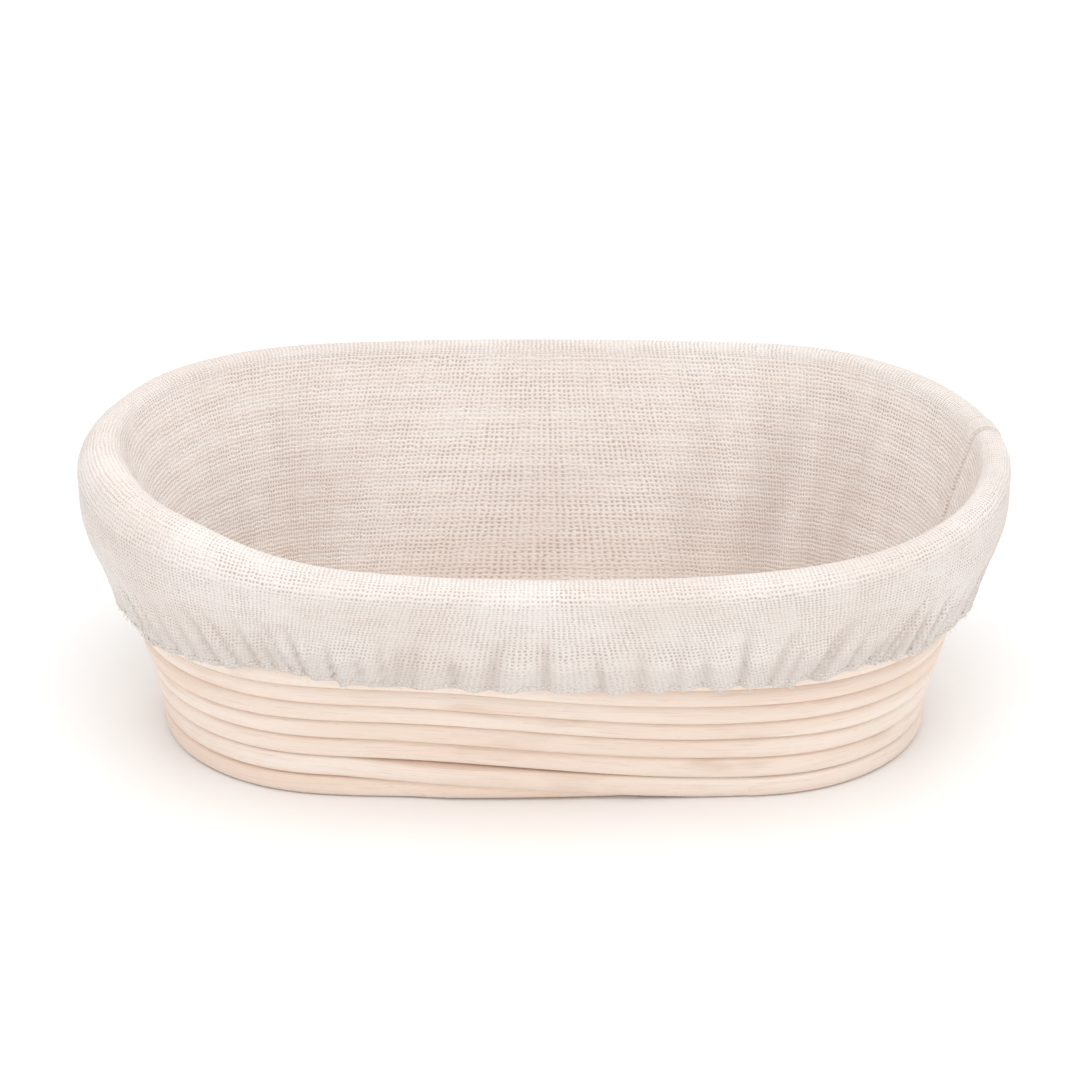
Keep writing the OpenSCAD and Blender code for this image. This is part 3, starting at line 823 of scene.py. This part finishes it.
# A column well away from the seam, to measure along the cloth's section.
PLAIN_COLUMN = 200
columns_a = direction_at(columns_q)
columns_a[-1] = min(columns_a[-1], SEAM_AT + TAU)
base_grid, seam_shift, closed, cane_near, crease_shade, down_at = section_points(columns_q, columns_a)
side_grid = base_grid + grid_normals(base_grid) * seam_shift[..., None]
side_normals = grid_normals(side_grid)
run_s = run_along(side_grid[PLAIN_COLUMN])
weave = np.stack([np.broadcast_to(columns_q[:, None], closed.shape), np.broadcast_to(run_s, closed.shape),
                  np.zeros_like(closed)], 2) * MM
# Its look carries how closed the cloth is, the cane behind it, and its painted crease shade.
side_cloth = two_layers("side_cloth", side_grid, side_normals, CLOTH_T, cloth_look,
                        {"weave": weave, "look": np.stack([closed, cane_near, crease_shade], 2)})
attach(side_cloth, "liner")
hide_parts("liner_side_cloth")


def on_cloth(q, row):
    """Places and normals on the side cloth's face, at places along it and rows of its grid."""
    i = np.interp(np.mod(q, STRIP_L), columns_q, np.arange(len(columns_q)))

    def pick(grid):
        i0, j0 = np.floor(i).astype(int), np.floor(row).astype(int)
        i0, j0 = np.minimum(i0, grid.shape[0] - 2), np.minimum(j0, grid.shape[1] - 2)
        s, t = (i - i0)[:, None], (row - j0)[:, None]
        return ((grid[i0, j0] * (1 - s) + grid[i0 + 1, j0] * s) * (1 - t)
                + (grid[i0, j0 + 1] * (1 - s) + grid[i0 + 1, j0 + 1] * s) * t)

    normals = unit(pick(side_normals))
    return pick(side_grid) + normals * CLOTH_T / 2, normals


def row_at(down):
    """The row of the grid at a distance down the skirt's outside."""
    rows = np.arange(down_at.shape[1])
    outside = (down_at[PLAIN_COLUMN] > 0) & (rows < down_at.shape[1] - len(HEM_FOLD))
    return np.interp(down, down_at[PLAIN_COLUMN][outside], rows[outside])


# ---------------------------------------------------------------- stitches, elastic and floor cloth
def stitches(name, starts, ends, normals, radius, nodes_for, lift=0.6):
    """A row of separate stitches. Each arches over the cloth, and its ends dip into it."""
    sides, steps = 6, 6
    share = np.linspace(0, 1, steps)
    arch = np.sin(math.pi * share) * radius * (1 + lift) - radius * 0.6
    thick = radius * (0.62 + 0.38 * np.sin(math.pi * share))
    points, faces, at = [], [], []
    for k, (p, q, n) in enumerate(zip(starts, ends, normals)):
        centre = p + (q - p) * share[:, None] + n * arch[:, None]
        way = unit(np.gradient(centre, axis=0))
        right = unit(np.cross(way, n))
        up = np.cross(right, way)
        ring, _ = sweep(centre, right, up, np.repeat(thick[:, None], 4, 1), sides, 1.0)
        ring = ring[:, ::-1].reshape(-1, 3)
        first = k * (steps * sides + 2 * (sides + 1))
        own = tube_faces(steps, sides, first)
        flat = domed(ring, sides, 0.5, own, first)
        points.append(flat)
        faces.extend(own)
        along = np.concatenate([np.repeat(share, sides), np.full(sides + 1, 0), np.full(sides + 1, 1)])
        at.append(np.stack([along * np.linalg.norm(q - p), np.zeros_like(along), np.full_like(along, k)], 1))
    o = add_mesh(name, np.concatenate(points), faces, thread_look,
                 {"thread_at": np.concatenate(at) * MM})
    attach(o, "liner")
    if nodes_for:
        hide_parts(*nodes_for)
    return o


# The hem's zigzag: its step along the hem, and its two rows' heights over the fold.
ZIG_STEP, ZIG_HIGH, ZIG_LOW = 1.05, 3.1, 1.4
zig_q = np.arange(0.8, STRIP_L - 0.8, ZIG_STEP)
zig_rng = np.random.default_rng(5)
zig_row = np.where(np.arange(len(zig_q)) % 2, ZIG_HIGH, ZIG_LOW)
zig_down = SKIRT_L - zig_row + zig_rng.uniform(-0.15, 0.15, len(zig_q))
zig, zig_n = on_cloth(zig_q, row_at(zig_down))
hem_stitches = stitches("hem_stitches", zig[:-1], zig[1:], unit(zig_n[:-1] + zig_n[1:]), 0.16,
                        ["hem_thread"], 0.35)

seam_rows = np.arange(6, row_at(SKIRT_L - 1), 1.0)
fine_rows = np.linspace(seam_rows[0], seam_rows[-1], 800)
left_edge, left_n = on_cloth(np.full_like(fine_rows, SEAM_EDGE), fine_rows)
right_edge, right_n = on_cloth(np.full_like(fine_rows, STRIP_L - SEAM_EDGE_IN), fine_rows)
seam_line, seam_n = (left_edge + right_edge) / 2, unit(left_n + right_n)
seam_run = run_along(seam_line)


def along_line(line, run, distance):
    return np.stack([np.interp(distance, run, line[:, k]) for k in range(3)], 1)


SEAM_STEP, SEAM_STITCH_L = 2.3, 1.7
stitch_from = np.arange(0.5, seam_run[-1] - 2.2, SEAM_STEP)
seam_stitches = stitches("side_seam_stitches", along_line(seam_line, seam_run, stitch_from),
                         along_line(seam_line, seam_run, stitch_from + SEAM_STITCH_L),
                         unit(along_line(seam_n, seam_run, stitch_from + SEAM_STITCH_L / 2)), 0.12,
                         ["side_seam_thread"], 0.2)


def make_elastic():
    """The braided elastic in the hem's casing. It follows the gathers of the hem."""
    count = 420
    q = np.linspace(0, STRIP_L, count, endpoint=False)
    a = direction_at(q)
    face, bevel, half_w, flat = 0.22, 0.1, 2.0, 1.85
    section = [(face, -flat), (face, 0), (face, flat), (bevel, half_w), (-bevel, half_w),
               (-face, flat), (-face, 0), (-face, -flat), (-bevel, -half_w), (bevel, -half_w)]
    points, at = [], []
    for off, up in section:
        down = np.full((count, 1), SKIRT_L - HEM_L / 2 - up)
        out, high, _ = skirt_spot(q, a, down, (CLOTH_OFF + HEM_OFF) / 2 + off + 0 * down)
        level = np.clip((high - BED_Z) / WALL_PITCH, 0, WALL_TURNS)
        x, y = plan_point(level, a[:, None], out)
        points.append(np.concatenate([x, y, high], 1))
        at.append(np.stack([q, np.full(count, up), np.zeros(count)], 1))
    points = np.stack(points, 1).reshape(-1, 3)
    o = add_mesh("hem_elastic_band", points, tube_faces(count, len(section), closed=True), elastic_look,
                 {"thread_at": np.stack(at, 1).reshape(-1, 3) * MM})
    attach(o, "liner")
    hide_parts("hem_elastic")
    return o


elastic_band = make_elastic()

# Middle of the floor cloth, as in the CAD, where the cloth is a little thicker than here.
CAD_CLOTH_T, CLOTH_GAP, FLOOR_GAP = 0.6, 0.6, 0.05
FLOOR_Z = 2 * BED_Z + CLOTH_GAP + CAD_CLOTH_T + FLOOR_GAP + CAD_CLOTH_T / 2


def make_floor_cloth():
    """The oval floor of the liner, which lies over the base's canes with its edge sewn to the side."""
    count, rings = 220, 34
    a = np.linspace(0, TAU, count, endpoint=False)
    out, _, lean = on_wall(a, np.full((count, 1), 1.0))
    edge = (out - (CANE_R + CLOTH_OFF) * np.cos(lean))[:, 0] - 1.6
    x, y = plan_point(0, a, edge)
    share = np.linspace(0, 1, rings + 1)[1:] ** 0.9
    gx, gy = x[None] * share[:, None], y[None] * share[:, None]
    half_w = 39.0
    inward = (1 - share)[:, None] * half_w + 0 * gx
    ridge = np.cos(TAU * (inward + 2.0) / CANE_D)
    z = FLOOR_Z - 0.16 * (0.5 - 0.5 * ridge) * smooth_step(inward / 4)
    z = z + 0.18 * noise_line(gx + 0.4 * gy + 300, 22, 61) + 0.1 * noise_line(gy - 0.3 * gx + 300, 9, 62)
    edge_mm = 1.3  # of the edge in each degree, about
    run = np.degrees(a)[None] * edge_mm
    z = z + 0.16 * noise_line(run, 7, 63, 360 * edge_mm) * np.exp(-((inward / 5) ** 2))
    top = np.stack([gx, gy, z], 2).reshape(-1, 3)
    middle = np.array([[0, 0, FLOOR_Z]])
    half = np.array([[0, 0, CLOTH_T / 2]])
    points = np.concatenate([top + half, middle + half, top - half, middle - half])
    low = len(top) + 1
    faces = []
    for k in range(count):
        q = (k + 1) % count
        faces.append((low - 1, q, k))
        faces.append((low - 1 + low, k + low, q + low))
        for r in range(rings - 1):
            i, j, m, n = r * count + k, r * count + q, (r + 1) * count + q, (r + 1) * count + k
            faces.append((i, j, m, n))
            faces.append((i + low, n + low, m + low, j + low))
        i, j = (rings - 1) * count + k, (rings - 1) * count + q
        faces.append((i, j, j + low, i + low))
    weave_at = points * MM
    weave_at[:, 2] = 0.5
    near = 0.5 + 0.5 * ridge
    rim = np.exp(-((inward / 3.0) ** 2))
    # The third entry paints shade round the floor's edge, in the corner by the wall.
    look = np.stack([0.5 * rim, 0.7 * near, 0.25 * rim], 2).reshape(-1, 3)
    look = np.concatenate([look, [[0, 0.5, 0]]] * 2)
    o = add_mesh("floor_cloth", points, faces, floor_look, {"weave": weave_at, "look": look})
    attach(o, "liner")
    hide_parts("liner_floor_cloth")
    area = 0.5 * abs(float(np.sum(x * np.roll(y, -1) - y * np.roll(x, -1)))) * MM * MM
    return o, a, edge, area, (float(y.max() - y.min()) * MM, float(x.max() - x.min()) * MM)


floor_cloth, floor_a, floor_edge, floor_area, floor_flat = make_floor_cloth()
line_x, line_y = plan_point(0, floor_a, floor_edge - 0.9)
floor_line = np.stack([line_x, line_y, np.full_like(line_x, FLOOR_Z + CLOTH_T / 2)], 1)
floor_line = np.concatenate([floor_line, floor_line[:1]])
floor_run = run_along(floor_line)
FLOOR_STITCHES, FLOOR_STITCH_L = 172, 2.0
stitch_from = np.linspace(0, floor_run[-1], FLOOR_STITCHES, endpoint=False)
floor_stitches = stitches("floor_seam_stitches", along_line(floor_line, floor_run, stitch_from),
                          along_line(floor_line, floor_run, stitch_from + FLOOR_STITCH_L),
                          np.repeat([[0, 0, 1.0]], len(stitch_from), 0), 0.19,
                          ["floor_seam_thread"])

# Loose fibre ends along the hem's fold.
FIBRES = 420
fray_rng = np.random.default_rng(13)
fray_q = fray_rng.uniform(1, STRIP_L - 1, FIBRES)
fray_from, fray_n = on_cloth(fray_q, row_at(SKIRT_L - fray_rng.uniform(0.1, 1.3, FIBRES)))
fray_way = fray_n * 0.5 + fray_rng.normal(0, 0.5, (FIBRES, 3)) - np.array([0, 0, 0.9])
fray_to = fray_from + unit(fray_way) * fray_rng.uniform(0.5, 1.5, (FIBRES, 1))
hem_fray = stitches("hem_fray", fray_from, fray_to, fray_n, 0.06, [], 3.0)

# ---------------------------------------------------------------- camera, light and floor
camera = bpy.data.cameras.new("camera")
camera.lens, camera.sensor_width = 277.8, 36
camera.clip_end = 50
camera_object = bpy.data.objects.new("camera", camera)
bpy.context.scene.collection.objects.link(camera_object)
azimuth, elevation, distance = math.radians(0.313), math.radians(27.8), 2.261
back = Vector((math.sin(azimuth) * math.cos(elevation), -math.cos(azimuth) * math.cos(elevation),
               math.sin(elevation)))
look_at = Vector((-0.00016, 0, 0.0519))
camera_object.location = look_at + back * distance
camera_object.rotation_mode = "QUATERNION"
camera_object.rotation_quaternion = (-back).to_track_quat("-Z", "Y")
bpy.context.scene.camera = camera_object


LAMPS_AIM = Vector((0, 0, 0.04))


def add_lamp(name, place, size, power, colour=(1, 1, 1)):
    lamp = bpy.data.lights.new(name, "AREA")
    lamp.shape, lamp.size, lamp.size_y = "RECTANGLE", size[0], size[1]
    lamp.energy, lamp.color = power, colour
    o = bpy.data.objects.new(name, lamp)
    bpy.context.scene.collection.objects.link(o)
    o.location = place
    o.rotation_mode = "QUATERNION"
    o.rotation_quaternion = (LAMPS_AIM - Vector(place)).to_track_quat("-Z", "Y")


add_lamp("key", (0.05, -0.5, 1.6), (1.2, 1.2), 12.5, (1.0, 0.99, 0.985))
add_lamp("fill", (0.2, -1.9, 0.3), (2.4, 0.5), 1.2)
add_lamp("back_light", (0.0, 1.2, 1.1), (1.2, 0.7), 3.6)

world = bpy.data.worlds.new("studio")
world.use_nodes = True
world.node_tree.nodes["Background"].inputs["Color"].default_value = (1.0, 0.995, 0.992, 1)
world.node_tree.nodes["Background"].inputs["Strength"].default_value = 0.785
bpy.context.scene.world = world
bpy.context.scene.view_settings.view_transform = "Standard"

floor_paint, tree, shader = new_material("studio_floor")
wash = noise(tree, node(tree, "ShaderNodeTexCoord").outputs["Object"], (1.5, 1.5, 1.5), 1)
pale = mixed(tree, wash, (0.95, 0.948, 0.945, 1), (0.97, 0.968, 0.965, 1))
tree.links.new(pale, shader.inputs["Base Color"])
shader.inputs["Roughness"].default_value = 0.9
half_side, floor_top = 4000, -0.05
corners = [(x * half_side, y * half_side, floor_top) for x, y in ((-1, -1), (1, -1), (1, 1), (-1, 1))]
add_mesh("studio_floor", corners, [(0, 1, 2, 3)], floor_paint, smooth=False)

GIVEN INSTRUCTION — Repeat the material word for word from its opening line up to and including the line containing "STRIP_L), columns_q, np.arange(len(columns_q)))".

OUTPUT OF THE TASK —
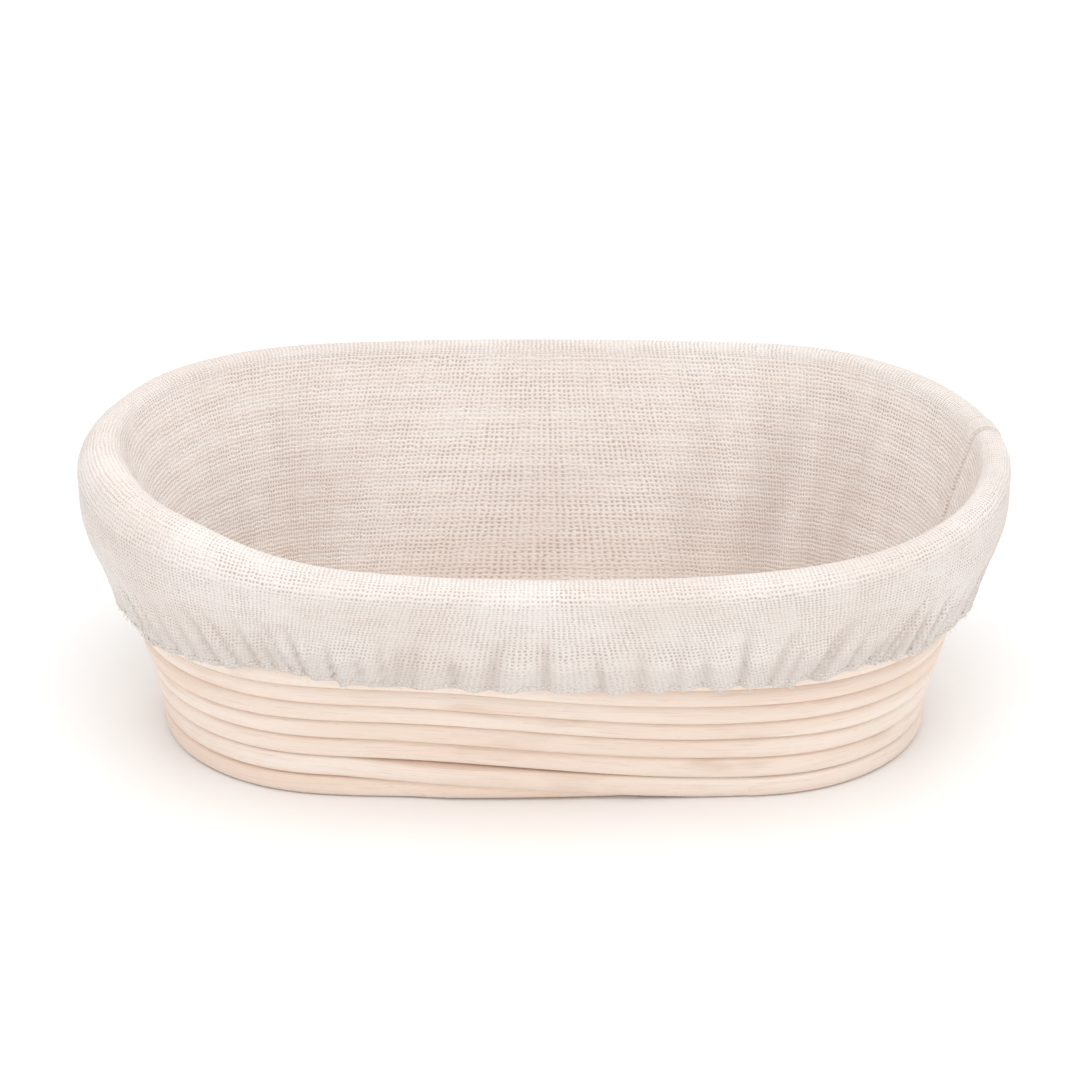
Keep writing the OpenSCAD and Blender code for this image. This is part 3, starting at line 823 of scene.py. This part finishes it.
# A column well away from the seam, to measure along the cloth's section.
PLAIN_COLUMN = 200
columns_a = direction_at(columns_q)
columns_a[-1] = min(columns_a[-1], SEAM_AT + TAU)
base_grid, seam_shift, closed, cane_near, crease_shade, down_at = section_points(columns_q, columns_a)
side_grid = base_grid + grid_normals(base_grid) * seam_shift[..., None]
side_normals = grid_normals(side_grid)
run_s = run_along(side_grid[PLAIN_COLUMN])
weave = np.stack([np.broadcast_to(columns_q[:, None], closed.shape), np.broadcast_to(run_s, closed.shape),
                  np.zeros_like(closed)], 2) * MM
# Its look carries how closed the cloth is, the cane behind it, and its painted crease shade.
side_cloth = two_layers("side_cloth", side_grid, side_normals, CLOTH_T, cloth_look,
                        {"weave": weave, "look": np.stack([closed, cane_near, crease_shade], 2)})
attach(side_cloth, "liner")
hide_parts("liner_side_cloth")


def on_cloth(q, row):
    """Places and normals on the side cloth's face, at places along it and rows of its grid."""
    i = np.interp(np.mod(q, STRIP_L), columns_q, np.arange(len(columns_q)))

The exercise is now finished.